Claire Sterling's Octopus recounts how the brutal and sophisticated Sicilian Mafia has grown rich in the international drug trade. She exposes a vast mafia heroin network that stretches from the Golden Triangle in the Far East (Burma, Laos, Thailand) through the Golden Crescent (Iran, Pakistan, and Afghanistan - the largest opium-producing region on earth). It runs through the poppy-growing fields of the Middle East and includes a multimillion-dollar arms-drugs trade with the region's terrorists. The network spans the globe. An alliance with Colombia's cocaine cartels allows only the Sicilians to import cocaine into Europe, where per capita drug consumption is reported to be higher than in the United States. Sicilians peddle heroin in the United States from coast to coast through arrangements with the American Mafia, many of whom are their blood relatives.
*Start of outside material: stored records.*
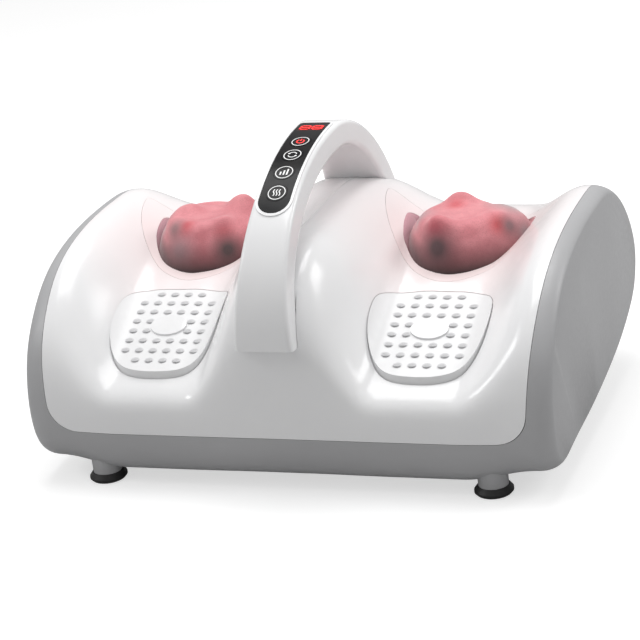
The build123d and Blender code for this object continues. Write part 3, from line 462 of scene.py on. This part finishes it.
def arrow_head(radius, turn):
    """Two short strokes that make an arrow's point on a ring."""
    t = math.radians(turn)
    tip = (radius * math.cos(t), radius * math.sin(t))
    marks = []
    for lean in (-ARROW_LEAN, ARROW_LEAN):
        back = t - math.pi / 2 + math.radians(lean)
        end = (tip[0] + ARROW_SIZE * math.cos(back), tip[1] + ARROW_SIZE * math.sin(back))
        marks.append(([tip, end], False))
    return marks


ring = [(arc_points(RING_RADIUS, 0, 350, 36), True)]
wave = [
    (WAVE_SWING * math.sin(WAVE_TURN * t), WAVE_LENGTH * (t - 0.5))
    for t in [i / WAVE_STEPS for i in range(WAVE_STEPS + 1)]
]
signs = {
    "power": [
        (arc_points(POWER_RADIUS, 125, 415), False),
        ([(0.0, height) for height in POWER_BAR], False),
    ],
    "rotate": [
        (arc_points(TURN_RADIUS, 20, 165), False),
        (arc_points(TURN_RADIUS, 200, 345), False),
        *arrow_head(TURN_RADIUS, 165),
        *arrow_head(TURN_RADIUS, 345),
    ],
    "level": [([(across, BAR_FOOT), (across, top)], False) for across, top in BARS],
    "heat": [
        ([(u + shift, v) for u, v in wave], False) for shift in (-WAVE_SPACING, 0.0, WAVE_SPACING)
    ],
}
for key, angle in KEY_ANGLES.items():
    mark(f"mark_ring_{key}", ring, angle, mark_white, f"key_{key}", RING_STROKE)
    ink = mark_red if key == "power" else mark_white
    mark(f"mark_{key}", signs[key], angle, ink, f"key_{key}", SIGN_STROKES[key])
digit = [[(-DIGIT_BAR_HALF, v), (DIGIT_BAR_HALF, v)] for v in DIGIT_BAR_HEIGHTS]
digit += [
    [(u, v), (u, v + DIGIT_POST_LENGTH)]
    for u in (-DIGIT_POST_X, DIGIT_POST_X) for v in DIGIT_POST_FEET
]
segments = [
    ([(u * DIGIT_STRETCH + shift, v) for u, v in stroke], False)
    for shift in (-DIGIT_SPACING / 2, DIGIT_SPACING / 2) for stroke in digit
]
mark("display_digits", segments, DISPLAY_ANGLE, mark_red, "base", DIGIT_STROKE)

# Grey lower shell: a satin moulding that shows as a band under the seam, the flat
# cheeks at both ends, the back and the pan, with four stub legs.
SHELL_GREYS = (0.430, 0.430, 0.438), (0.400, 0.400, 0.408)
SHELL_CLOUD_SIZE = 0.09
SHELL_WEAR_SIZE = 0.004
SHELL_GRAIN_SIZE = 0.0011
SHELL_GRAIN_DEPTH = 0.00003
SHELL_INDEX = 1.46
grey_finish = Finish("shell_grey_satin")
shell_cloud = grey_finish.patchy(SHELL_CLOUD_SIZE, 0.3, 0.75)
grey_finish.set(Base_Color=grey_finish.mix(shell_cloud, *SHELL_GREYS))
shell_wear = grey_finish.patchy(SHELL_WEAR_SIZE, 0.35, 0.75)
grey_finish.set(Roughness=0.34 + shell_wear * 0.12, IOR=SHELL_INDEX)
grey_finish.bump(grey_finish.noise(SHELL_GRAIN_SIZE, detail=2.0), SHELL_GRAIN_DEPTH, 0.30)
lower_shell = moulded("lower_shell")
paint(lower_shell, grey_finish)

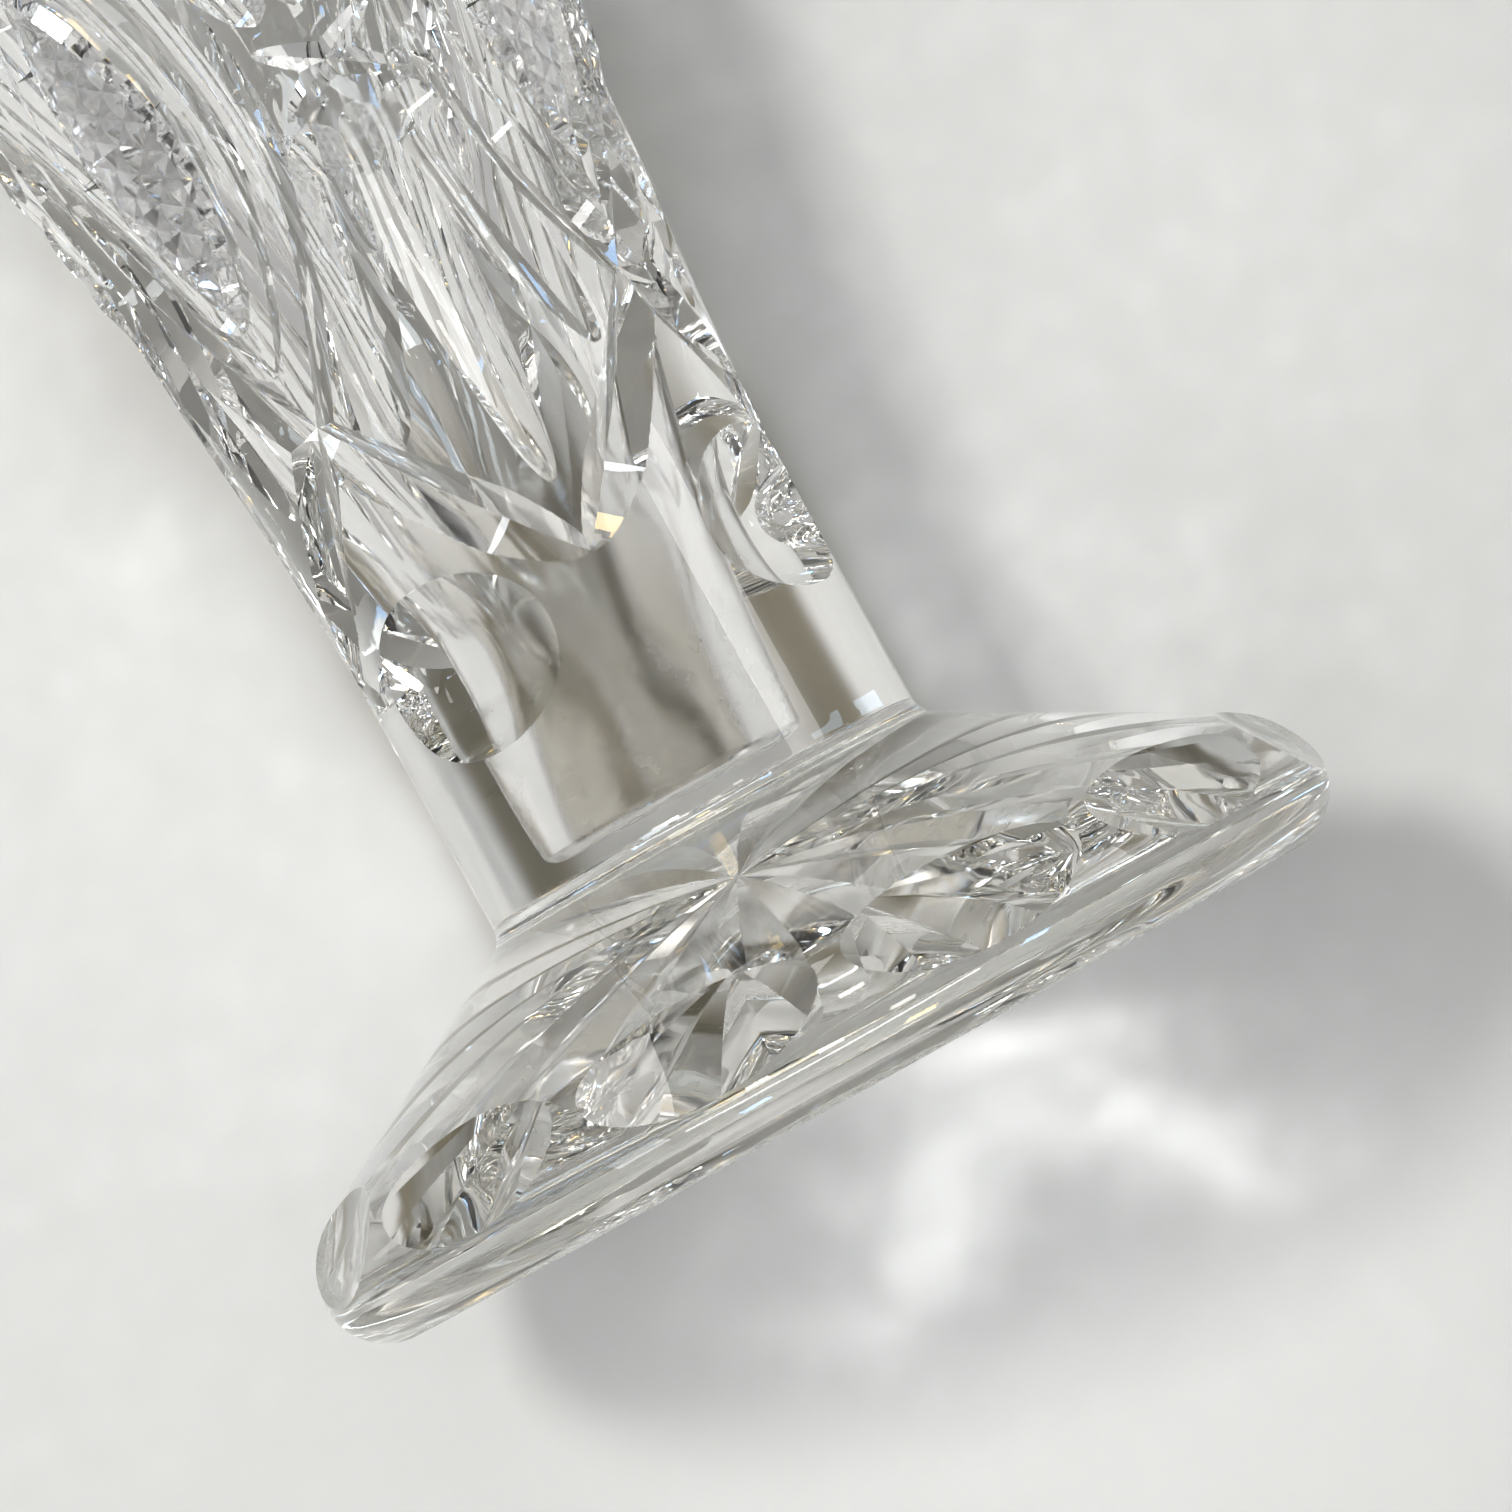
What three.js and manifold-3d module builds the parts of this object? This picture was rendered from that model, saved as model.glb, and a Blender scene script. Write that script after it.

This Sicilian worldwide organization was successfully concealed for more than thirty years while it grew to monumental proportions. Heroin trafficking elevated the Italian mobsters from local villains to multinational titans whom law enforcement experts long underestimated. Even after a series of prosecutions in Italy and the United States aimed at breaking the cartel's back, Sterling warns, the Sicilian Mafia is a dangerous as ever.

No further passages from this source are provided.